O ex-presidente também defendeu um mercado regulado para a maconha, citando os exemplos do cigarro e do álcool.
“Os cigarros não são somente regulados, como também são objetos de uma campanha muito forte de desglamourização. O acesso à maconha se dá pelo mercado negro e o usuário é obrigado a encontrar o bandido. O bandido, por sua vez, o induz a drogas mais fortes. Então, por que não fazer o mesmo com a maconha? Se cada família, cada empregador, cada veículo de imprensa se abrisse para o debate, as pessoas poderiam ampliar o seu conhecimento e ter uma posição mais independente.”
Marcha
FHC criticou também a repressão à Marcha da Maconha, em 21 de maio, em São Paulo. Durante a marcha, a tropa de choque da PM prendeu manifestantes e disparou balas de borracha, bombas de efeito moral, gás lacrimogêneo e gás pimenta contra o grupo de cerca de mil pessoas.

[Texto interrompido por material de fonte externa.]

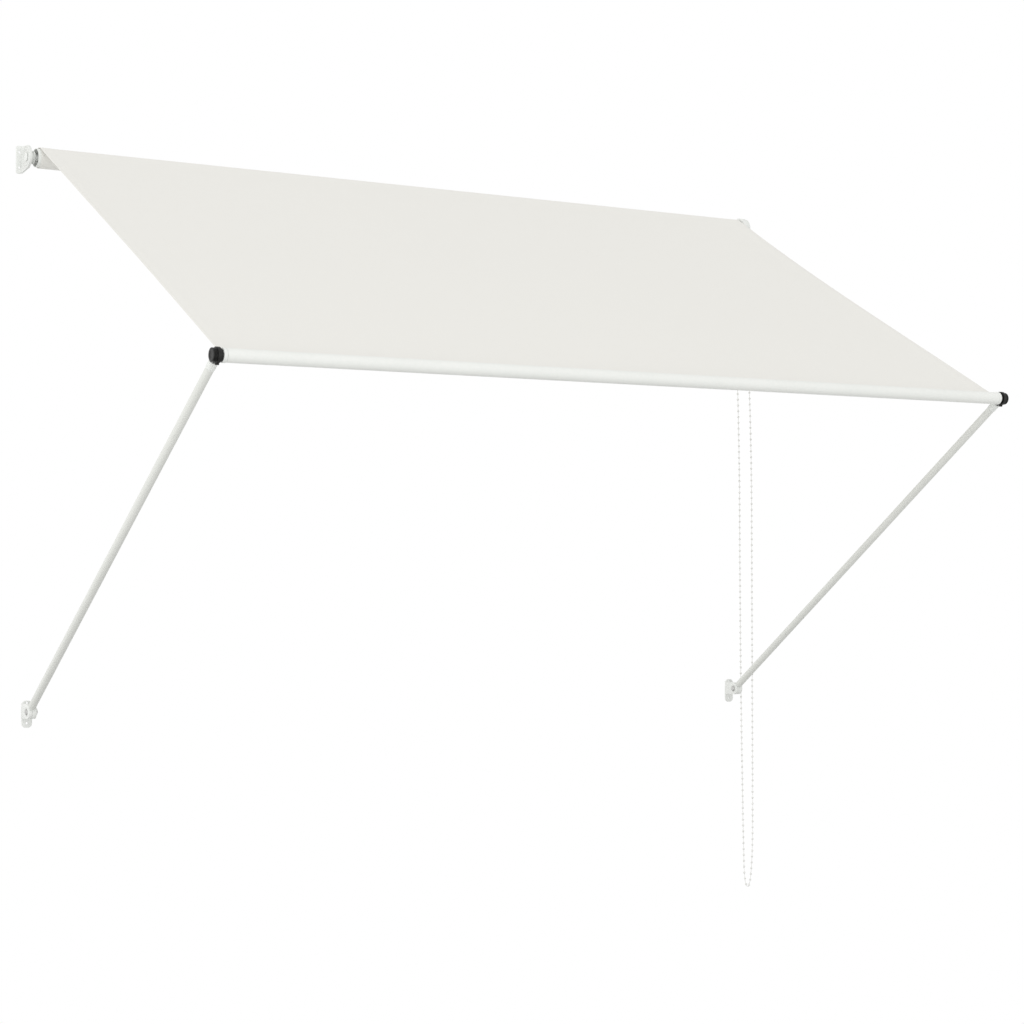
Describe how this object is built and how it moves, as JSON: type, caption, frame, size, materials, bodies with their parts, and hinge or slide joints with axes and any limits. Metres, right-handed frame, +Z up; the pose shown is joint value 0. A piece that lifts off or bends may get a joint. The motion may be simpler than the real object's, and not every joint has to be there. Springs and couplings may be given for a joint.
{
  "type": "window awning",
  "caption": "Canvas window awning: a roller on wall brackets, the let-out canvas, a front bar on two drop arms and a bead chain that winds the roller.",
  "frame": {"origin": "A point on the wall face of the left arm's bracket, in the left arm's plane, at the height of the arms' lower pivots.", "axes": "+X runs along the wall to the right seen from outside, +Y points into the wall and +Z points up."},
  "size_m": [1.5499, 0.8071, 1.3739],
  "materials": {
    "white_plastic": "white moulded plastic with a soft sheen",
    "white_beads": "white plastic beads",
    "grey_plastic": "dark grey moulded plastic",
    "black_plastic": "black moulded plastic",
    "white_paint": "white powder coat on metal tube",
    "steel": "zinc-plated steel",
    "canvas": "off-white plain-weave canvas"
  },
  "bodies": {
    "wall_side": {"roller_bracket_left": "white_plastic", "roller_bracket_right": "white_plastic", "idle_pin": "white_plastic", "chain_guard": "white_plastic", "pull_chain": "white_beads", "arm_bracket_left": "white_plastic", "arm_bracket_right": "white_plastic", "pivot_bolt_left": "steel", "pivot_bolt_right": "steel", "pivot_nut_left": "steel", "pivot_nut_right": "steel"},
    "roller": {"roller_tube": "white_paint", "idle_plug": "grey_plastic", "drive_plug": "white_plastic", "chain_wheel": "white_plastic", "wheel_cap": "grey_plastic", "canvas_roll": "canvas"},
    "arm_left": {"arm_foot_left": "white_plastic", "arm_tube_left": "white_paint", "arm_sleeve_left": "white_plastic", "arm_eye_left": "black_plastic"},
    "arm_right": {"arm_foot_right": "white_plastic", "arm_tube_right": "white_paint", "arm_sleeve_right": "white_plastic", "arm_eye_right": "black_plastic"},
    "front_bar": {"front_bar_tube": "white_paint", "canvas_rod": "grey_plastic", "bar_cap_left": "white_plastic", "bar_cap_right": "white_plastic", "pivot_collar_left": "black_plastic", "pivot_collar_right": "black_plastic", "pivot_knob_left": "black_plastic", "pivot_knob_right": "black_plastic", "pivot_pin_left": "steel", "pivot_pin_right": "steel", "canvas": "canvas"}
  },
  "joints": [
    {"name": "arm_left_swing", "type": "hinge", "parent": "wall_side", "child": "arm_left", "pos_m": [0, -0.03, 0], "axis": [-1, 0, 0], "range_deg": [0, 51], "deforming": ["canvas"]},
    {"name": "arm_right_swing", "type": "hinge", "parent": "wall_side", "child": "arm_right", "pos_m": [1.5, -0.03, 0], "axis": [-1, 0, 0], "range_deg": [0, 51]},
    {"name": "bar_swing", "type": "hinge", "parent": "arm_left", "child": "front_bar", "pos_m": [0, -0.79525, 0.55395], "axis": [-1, 0, 0], "range_deg": [-26, 0]},
    {"name": "roller_spin", "type": "hinge", "parent": "wall_side", "child": "roller", "pos_m": [0, -0.03, 0.9447], "axis": [-1, 0, 0], "range_deg": [0, 2380]}
  ],
  "couplings": [
    {"joint": "arm_right_swing", "follows": "arm_left_swing", "ratio": 1},
    {"joint": "bar_swing", "follows": "arm_left_swing", "ratio": -0.5},
    {"joint": "roller_spin", "follows": "arm_left_swing", "ratio": 46.5}
  ]
}
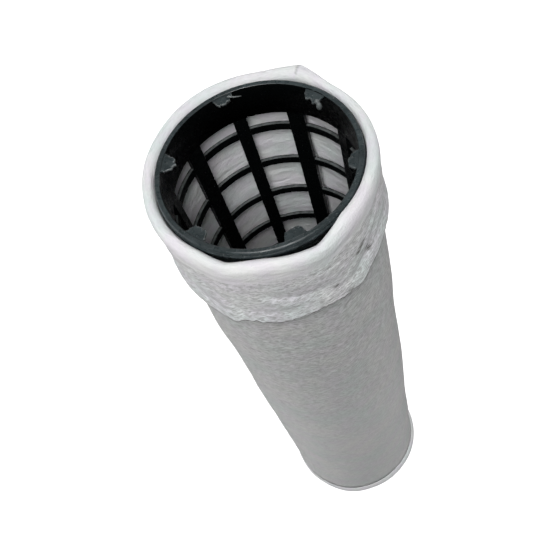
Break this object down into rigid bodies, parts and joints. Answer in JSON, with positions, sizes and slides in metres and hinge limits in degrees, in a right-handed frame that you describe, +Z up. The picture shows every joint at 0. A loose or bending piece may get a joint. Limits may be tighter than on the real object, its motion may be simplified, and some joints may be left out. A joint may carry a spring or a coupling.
{
  "type": "dust collector filter element",
  "caption": "Tubular needle-felt dust filter bag with a turned-down cuff, held open by a removable moulded plastic support cage.",
  "frame": {"origin": "centre of the flat underside of the bag's closed end", "axes": "+Z up along the bag's axis to its open mouth; the bag's side seam is at 53 degrees from +X towards +Y"},
  "size_m": [0.1336, 0.1336, 0.5196],
  "materials": {
    "felt": "needled, singed, slightly fuzzy",
    "cage_plastic": "moulded, semi-matt, scuffed at the rim"
  },
  "bodies": {
    "bag": {"bag_cuff": "felt", "bag_end_cup": "felt", "bag_sleeve": "felt"},
    "cage": {"cage_collar": "cage_plastic", "cage_end_pan": "cage_plastic", "cage_hoop_01": "cage_plastic", "cage_hoop_02": "cage_plastic", "cage_hoop_03": "cage_plastic", "cage_hoop_04": "cage_plastic", "cage_hoop_05": "cage_plastic", "cage_hoop_06": "cage_plastic", "cage_hoop_07": "cage_plastic", "cage_hoop_08": "cage_plastic", "cage_hoop_09": "cage_plastic", "cage_hoop_10": "cage_plastic", "cage_hoop_11": "cage_plastic", "cage_hoop_12": "cage_plastic", "cage_hoop_13": "cage_plastic", "cage_hoop_14": "cage_plastic", "cage_rib_01": "cage_plastic", "cage_rib_02": "cage_plastic", "cage_rib_03": "cage_plastic", "cage_rib_04": "cage_plastic", "cage_rib_05": "cage_plastic", "cage_rib_06": "cage_plastic", "cage_rib_07": "cage_plastic", "cage_rib_08": "cage_plastic", "cage_rib_09": "cage_plastic", "cage_rib_10": "cage_plastic", "collar_tab_1": "cage_plastic", "collar_tab_2": "cage_plastic", "collar_tab_3": "cage_plastic", "collar_tab_4": "cage_plastic", "collar_tab_5": "cage_plastic", "collar_tab_6": "cage_plastic"}
  },
  "joints": [
    {"name": "cage_withdraw", "type": "slide", "parent": "bag", "child": "cage", "axis": [0, 0, 1], "range_m": [0, 0.53]}
  ]
}
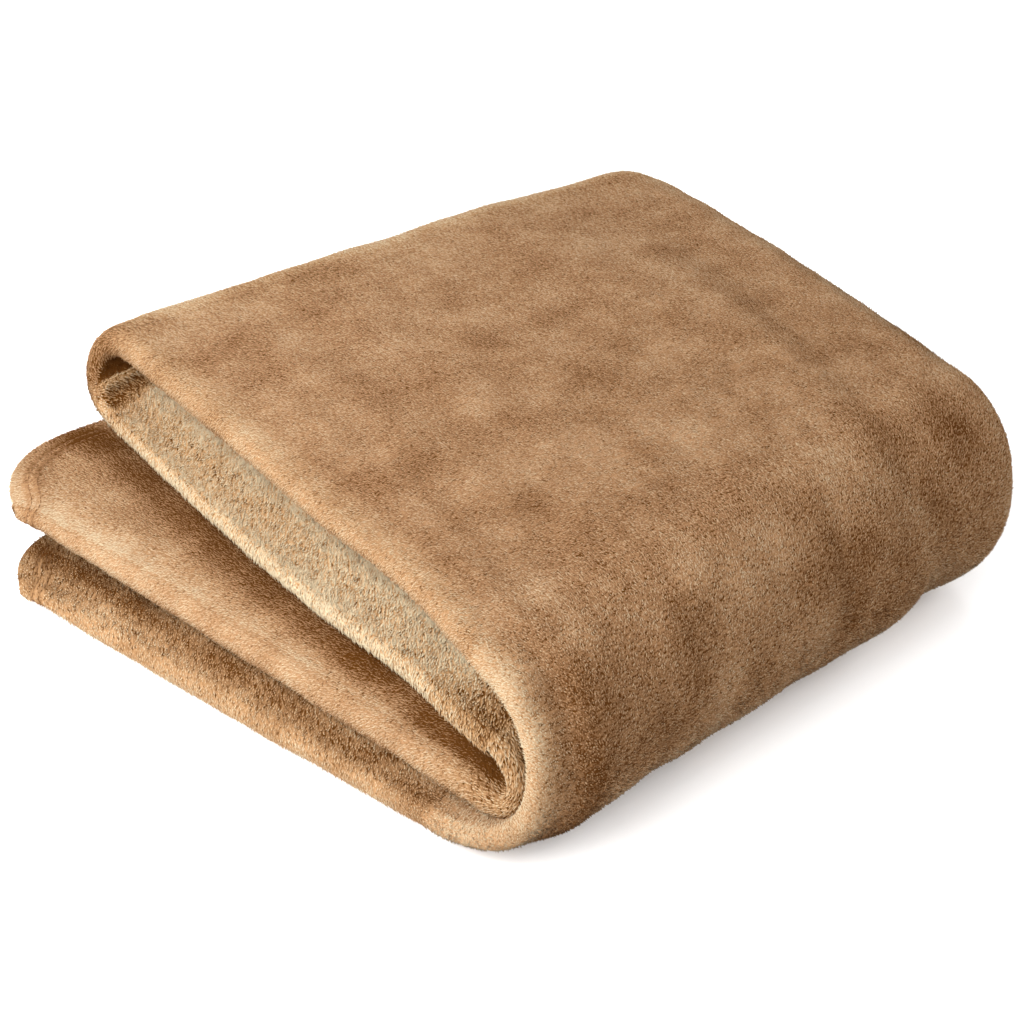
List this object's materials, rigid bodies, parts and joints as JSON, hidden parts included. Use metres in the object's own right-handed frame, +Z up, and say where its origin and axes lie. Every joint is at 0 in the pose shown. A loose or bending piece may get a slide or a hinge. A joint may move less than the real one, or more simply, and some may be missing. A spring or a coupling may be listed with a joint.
{
  "type": "folded flannel fleece throw",
  "caption": "Soft flannel fleece throw, a single hemmed rectangle of brushed cloth, folded into a thick square packet with a round front fold and its layers showing at one side",
  "frame": {"origin": "middle of the packet's outline on the surface it rests on", "axes": "+X along the round front fold towards the side hems, -X the side where the folded layers show, -Y out of the round front fold, +Z up"},
  "size_m": [0.4092, 0.3752, 0.0931],
  "materials": {
    "fleece": "tan flannel fleece with a brushed pile on both faces, matt with a soft sheen along the nap"
  },
  "bodies": {
    "root": {"throw_cloth": "fleece"}
  },
  "joints": []
}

“Acredito que foi uma decisão equivocada (reprimir o evento), mas, como foi feita pelo sistema judiciário, deve ser respeitada. Para mim, não faz sentido qualificar uma manifestação pela mudança da lei como algo contra a lei.”
Sobre a possibilidade de uma aliança entre setores de vários partidos como o PT, PMDB e PSDB para discutir a legalização da maconha, Fernando Henrique disse que essa “não é uma questão política ou eleitoral”.
“Essa é uma questão social. Ela deve ser discutida pela sociedade civil para influenciar pessoas em partidos diferentes. E acho possível (a formação de uma aliança). Um membro do PT (o deputado federal Pedro Teixeira, de São Paulo) propôs a regularização (do plantio da maconha), e se trata de uma posição consistente no governo”, explicou.
“Eu mesmo tenho conversado com pessoas do governo sobre o assunto, e nunca o colocamos em termos de partido. Minha intenção não é convencer o meu partido, mas convencer pessoas no meu (e em outros) partidos. E se essa questão for levantada durante um debate de candidatos, é melhor ser claro e dizer o que se pensa.”
O ex-presidente acredita que cada país deve ter a liberdade de experimentar estratégias específicas para seus problemas.
“Na Europa é mais fácil abordar isso só como um problema de saúde. Na América Latina, não é apenas um problema de saúde, mas também um problema de gangue, de armamento, de tráfico de armamento, de violência e de controle do poder local por traficantes. É mais complicado, e o governo tem que ser muito mais ativo na luta contra esse tipo de guerra.”
O ex-presidente brasileiro admitiu, porém, que é preciso “cautela” no debate sobre a legalização dos entorpecentes.
“Aqui (nos Estados Unidos) há uma oposição: ou se proíbe ou se legaliza. Mas é difícil defender legalização porque parece que (as drogas) não fazem mal. Sim, fazem mal. E se fazem mal devem ser regularizadas”, declarou.
“(Outro problema é que) se dissermos que é legal, pode-se também produzir. E isso levanta mais questões. Não é por medo que não falamos sobre legalização. No caso da maconha devemos discutir formas de regularização. E sempre sobra o problema de quem a produz. Não é fácil solucionar isso. Então estamos sendo cautelosos, não por medo, mas para abrir espaço para experimentações distintas.”